Clemson Memorial Stadium became known as Death Valley in 1948 after the football coach from Presbyterian College told sports writers that his team had to go play Clemson in Death Valley where his teams rarely scored. The name took off in the 1950s when Clemson coach Frank Howard repeatedly referred to the stadium as Death Valley.

In the early 1960s, Howard received a rock from Death Valley, California from a Clemson alumnus. Howard used it as a doorstop until 1966 when a Clemson employee placed the rock on a pedestal at the top of the east end zone hill that the team ran down to get to the field. The players ran by the rock for the first time on September 24, 1966 before beating Virginia, but the tradition of players rubbing the rock before each game began on September 23, 1967 before a victory against Wake Forest. Howard realized the motivational aspect of the rock and told his players that if they gave 110 percent they could receive the privilege of rubbing the rock. Now, every Tiger player rubs the rock on his way down the hill before thousands of screaming Clemson fans.
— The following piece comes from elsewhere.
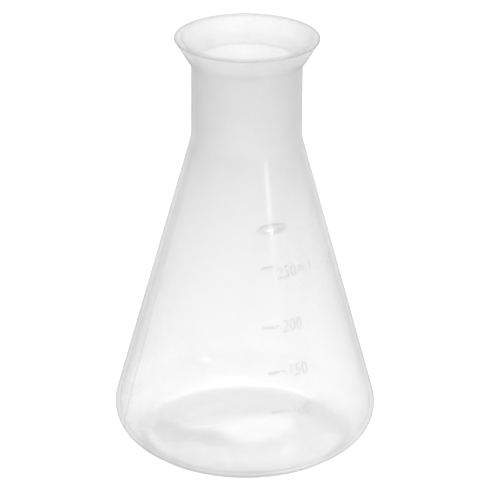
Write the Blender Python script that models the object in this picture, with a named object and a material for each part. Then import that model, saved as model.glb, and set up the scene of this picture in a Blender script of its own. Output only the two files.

The rock receives special attention the 24 hours before the South Carolina game. ROTC cadets stand guard over it and maintain a steady drum cadence that can be heard across campus. Just goes to show that you can never trust your arch rivals!

From the Death Valley mystique, to Howard’ s Rock, to the Tiger mascot, Clemson boasts several timeless traditions that help make college football the exciting sport that it is.  Go Tigers!